### Problem details
Output the lines below exactly, please, from the first line until the line with "# Steel: what all the finishes share", counting both.

### Data section

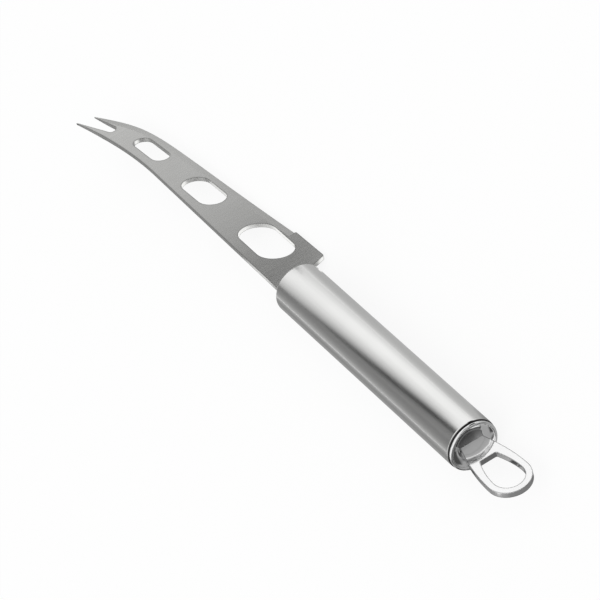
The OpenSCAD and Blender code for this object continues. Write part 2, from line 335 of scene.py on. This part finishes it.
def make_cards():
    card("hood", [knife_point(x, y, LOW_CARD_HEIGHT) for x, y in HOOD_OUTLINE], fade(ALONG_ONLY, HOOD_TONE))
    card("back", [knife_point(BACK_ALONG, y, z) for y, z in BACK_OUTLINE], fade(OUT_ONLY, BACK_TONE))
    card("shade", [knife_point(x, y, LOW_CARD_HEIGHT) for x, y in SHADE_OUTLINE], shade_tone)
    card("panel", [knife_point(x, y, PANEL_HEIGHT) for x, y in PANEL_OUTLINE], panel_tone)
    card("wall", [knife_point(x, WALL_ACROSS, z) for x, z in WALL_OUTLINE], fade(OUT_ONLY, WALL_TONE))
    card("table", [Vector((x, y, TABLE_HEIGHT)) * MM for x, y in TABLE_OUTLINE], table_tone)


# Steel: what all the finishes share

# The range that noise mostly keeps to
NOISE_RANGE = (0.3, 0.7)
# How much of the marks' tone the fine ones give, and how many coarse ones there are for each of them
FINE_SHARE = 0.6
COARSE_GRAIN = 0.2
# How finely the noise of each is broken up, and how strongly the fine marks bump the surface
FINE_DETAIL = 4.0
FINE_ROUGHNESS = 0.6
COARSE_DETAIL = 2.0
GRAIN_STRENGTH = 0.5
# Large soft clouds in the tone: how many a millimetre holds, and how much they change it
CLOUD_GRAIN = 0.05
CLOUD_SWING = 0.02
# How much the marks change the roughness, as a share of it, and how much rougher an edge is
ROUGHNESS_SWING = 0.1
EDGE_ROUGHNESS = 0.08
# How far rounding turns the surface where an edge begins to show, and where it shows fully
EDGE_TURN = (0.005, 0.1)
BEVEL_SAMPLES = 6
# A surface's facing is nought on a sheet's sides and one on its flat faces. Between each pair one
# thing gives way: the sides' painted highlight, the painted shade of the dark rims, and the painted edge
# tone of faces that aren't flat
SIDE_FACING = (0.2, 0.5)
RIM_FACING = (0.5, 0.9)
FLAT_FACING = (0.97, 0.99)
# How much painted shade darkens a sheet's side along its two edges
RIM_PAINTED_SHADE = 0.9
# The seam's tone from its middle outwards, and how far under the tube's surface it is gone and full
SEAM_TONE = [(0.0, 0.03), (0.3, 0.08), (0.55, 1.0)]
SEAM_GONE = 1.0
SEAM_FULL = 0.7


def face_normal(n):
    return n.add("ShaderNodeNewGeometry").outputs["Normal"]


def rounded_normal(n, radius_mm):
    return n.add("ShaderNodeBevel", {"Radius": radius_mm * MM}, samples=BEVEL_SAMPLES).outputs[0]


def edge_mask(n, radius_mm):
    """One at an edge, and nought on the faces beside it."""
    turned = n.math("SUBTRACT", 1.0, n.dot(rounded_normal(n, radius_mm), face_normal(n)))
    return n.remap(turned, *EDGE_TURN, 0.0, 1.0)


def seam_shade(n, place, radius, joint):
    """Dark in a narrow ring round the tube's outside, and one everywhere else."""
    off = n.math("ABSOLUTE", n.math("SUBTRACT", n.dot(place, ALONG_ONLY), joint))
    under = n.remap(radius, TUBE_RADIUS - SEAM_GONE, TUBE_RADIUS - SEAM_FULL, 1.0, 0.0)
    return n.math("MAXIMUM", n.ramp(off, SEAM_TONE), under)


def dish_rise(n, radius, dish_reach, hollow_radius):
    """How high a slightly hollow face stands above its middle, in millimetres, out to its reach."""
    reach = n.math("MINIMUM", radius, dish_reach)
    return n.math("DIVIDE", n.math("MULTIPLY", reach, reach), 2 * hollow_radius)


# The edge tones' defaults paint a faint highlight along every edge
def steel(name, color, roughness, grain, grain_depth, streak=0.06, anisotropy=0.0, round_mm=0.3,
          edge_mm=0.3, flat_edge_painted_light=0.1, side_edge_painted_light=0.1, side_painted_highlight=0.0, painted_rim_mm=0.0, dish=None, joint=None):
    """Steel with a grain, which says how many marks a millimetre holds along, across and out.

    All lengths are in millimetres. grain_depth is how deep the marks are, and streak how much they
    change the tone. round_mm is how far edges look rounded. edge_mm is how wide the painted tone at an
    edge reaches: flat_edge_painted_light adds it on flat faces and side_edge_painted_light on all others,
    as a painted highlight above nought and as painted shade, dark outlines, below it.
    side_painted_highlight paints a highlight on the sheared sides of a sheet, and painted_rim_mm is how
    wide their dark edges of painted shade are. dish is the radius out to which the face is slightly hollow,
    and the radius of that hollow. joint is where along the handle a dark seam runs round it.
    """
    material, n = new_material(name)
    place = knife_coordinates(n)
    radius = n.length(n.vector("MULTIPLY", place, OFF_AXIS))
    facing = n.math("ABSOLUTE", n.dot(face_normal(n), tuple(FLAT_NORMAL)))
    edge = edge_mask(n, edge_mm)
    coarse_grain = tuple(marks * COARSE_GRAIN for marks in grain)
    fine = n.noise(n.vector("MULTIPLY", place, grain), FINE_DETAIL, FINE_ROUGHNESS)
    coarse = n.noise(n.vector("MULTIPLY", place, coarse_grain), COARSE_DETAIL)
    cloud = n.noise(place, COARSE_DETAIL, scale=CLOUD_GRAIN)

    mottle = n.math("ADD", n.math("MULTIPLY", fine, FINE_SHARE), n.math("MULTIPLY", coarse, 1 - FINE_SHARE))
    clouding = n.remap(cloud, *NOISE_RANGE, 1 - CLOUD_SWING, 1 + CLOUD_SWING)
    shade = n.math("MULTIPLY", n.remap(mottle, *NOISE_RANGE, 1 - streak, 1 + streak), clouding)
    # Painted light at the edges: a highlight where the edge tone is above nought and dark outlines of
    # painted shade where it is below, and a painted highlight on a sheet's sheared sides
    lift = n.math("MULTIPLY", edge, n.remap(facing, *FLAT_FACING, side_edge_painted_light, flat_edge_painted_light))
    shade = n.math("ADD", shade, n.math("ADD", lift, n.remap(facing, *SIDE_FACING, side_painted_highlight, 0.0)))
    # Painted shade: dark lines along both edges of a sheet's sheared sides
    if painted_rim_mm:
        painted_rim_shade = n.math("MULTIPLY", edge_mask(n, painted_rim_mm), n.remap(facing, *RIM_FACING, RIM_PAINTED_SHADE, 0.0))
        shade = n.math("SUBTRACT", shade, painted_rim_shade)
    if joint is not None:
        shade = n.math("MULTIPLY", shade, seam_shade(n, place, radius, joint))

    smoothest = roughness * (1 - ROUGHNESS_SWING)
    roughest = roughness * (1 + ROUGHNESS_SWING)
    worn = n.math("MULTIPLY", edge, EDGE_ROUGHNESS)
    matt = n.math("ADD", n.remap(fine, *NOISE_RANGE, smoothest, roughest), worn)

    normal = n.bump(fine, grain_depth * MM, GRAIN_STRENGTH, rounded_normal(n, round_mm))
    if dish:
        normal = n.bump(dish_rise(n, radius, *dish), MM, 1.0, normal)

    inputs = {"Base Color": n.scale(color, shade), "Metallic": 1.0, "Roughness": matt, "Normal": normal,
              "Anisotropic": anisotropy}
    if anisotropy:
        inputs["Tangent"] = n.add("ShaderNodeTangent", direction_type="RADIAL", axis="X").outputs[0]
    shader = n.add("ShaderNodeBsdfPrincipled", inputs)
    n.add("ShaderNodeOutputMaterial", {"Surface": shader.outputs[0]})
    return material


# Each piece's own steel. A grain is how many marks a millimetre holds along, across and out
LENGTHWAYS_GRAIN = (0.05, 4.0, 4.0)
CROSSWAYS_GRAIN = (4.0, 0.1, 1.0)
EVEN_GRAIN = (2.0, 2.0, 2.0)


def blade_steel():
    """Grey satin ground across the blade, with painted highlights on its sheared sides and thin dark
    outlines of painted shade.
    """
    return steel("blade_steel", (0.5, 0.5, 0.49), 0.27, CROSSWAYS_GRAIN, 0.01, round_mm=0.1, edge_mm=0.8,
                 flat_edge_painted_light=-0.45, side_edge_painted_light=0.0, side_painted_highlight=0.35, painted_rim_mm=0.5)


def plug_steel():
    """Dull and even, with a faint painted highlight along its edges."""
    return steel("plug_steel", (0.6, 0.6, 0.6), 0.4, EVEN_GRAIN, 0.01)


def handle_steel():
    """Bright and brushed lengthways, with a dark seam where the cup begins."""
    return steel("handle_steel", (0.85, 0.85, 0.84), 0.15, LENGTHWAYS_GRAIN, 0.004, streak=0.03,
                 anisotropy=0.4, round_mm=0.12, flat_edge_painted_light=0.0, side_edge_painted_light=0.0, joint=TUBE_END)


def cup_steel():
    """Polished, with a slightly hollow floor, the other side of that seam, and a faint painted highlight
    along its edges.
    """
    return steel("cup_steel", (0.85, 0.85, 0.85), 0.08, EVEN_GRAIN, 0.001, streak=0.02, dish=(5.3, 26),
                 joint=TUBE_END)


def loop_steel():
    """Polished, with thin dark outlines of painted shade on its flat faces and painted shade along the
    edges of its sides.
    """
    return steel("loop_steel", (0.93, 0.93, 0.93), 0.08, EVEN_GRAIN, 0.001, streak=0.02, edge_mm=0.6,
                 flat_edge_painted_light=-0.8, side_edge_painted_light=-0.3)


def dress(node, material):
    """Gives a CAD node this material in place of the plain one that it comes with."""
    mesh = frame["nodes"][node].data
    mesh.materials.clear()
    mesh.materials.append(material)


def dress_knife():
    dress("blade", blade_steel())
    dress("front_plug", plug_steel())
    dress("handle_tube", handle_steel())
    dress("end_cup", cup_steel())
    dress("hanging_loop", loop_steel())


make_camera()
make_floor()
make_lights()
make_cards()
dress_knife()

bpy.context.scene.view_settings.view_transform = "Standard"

### Solution
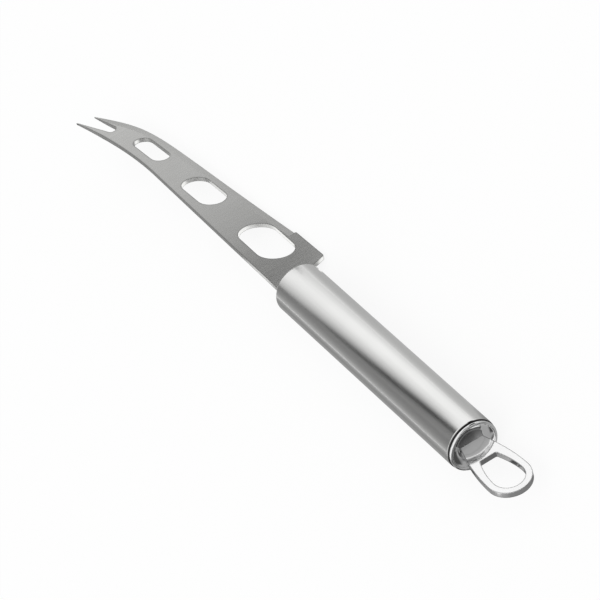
The OpenSCAD and Blender code for this object continues. Write part 2, from line 335 of scene.py on. This part finishes it.
def make_cards():
    card("hood", [knife_point(x, y, LOW_CARD_HEIGHT) for x, y in HOOD_OUTLINE], fade(ALONG_ONLY, HOOD_TONE))
    card("back", [knife_point(BACK_ALONG, y, z) for y, z in BACK_OUTLINE], fade(OUT_ONLY, BACK_TONE))
    card("shade", [knife_point(x, y, LOW_CARD_HEIGHT) for x, y in SHADE_OUTLINE], shade_tone)
    card("panel", [knife_point(x, y, PANEL_HEIGHT) for x, y in PANEL_OUTLINE], panel_tone)
    card("wall", [knife_point(x, WALL_ACROSS, z) for x, z in WALL_OUTLINE], fade(OUT_ONLY, WALL_TONE))
    card("table", [Vector((x, y, TABLE_HEIGHT)) * MM for x, y in TABLE_OUTLINE], table_tone)


# Steel: what all the finishes share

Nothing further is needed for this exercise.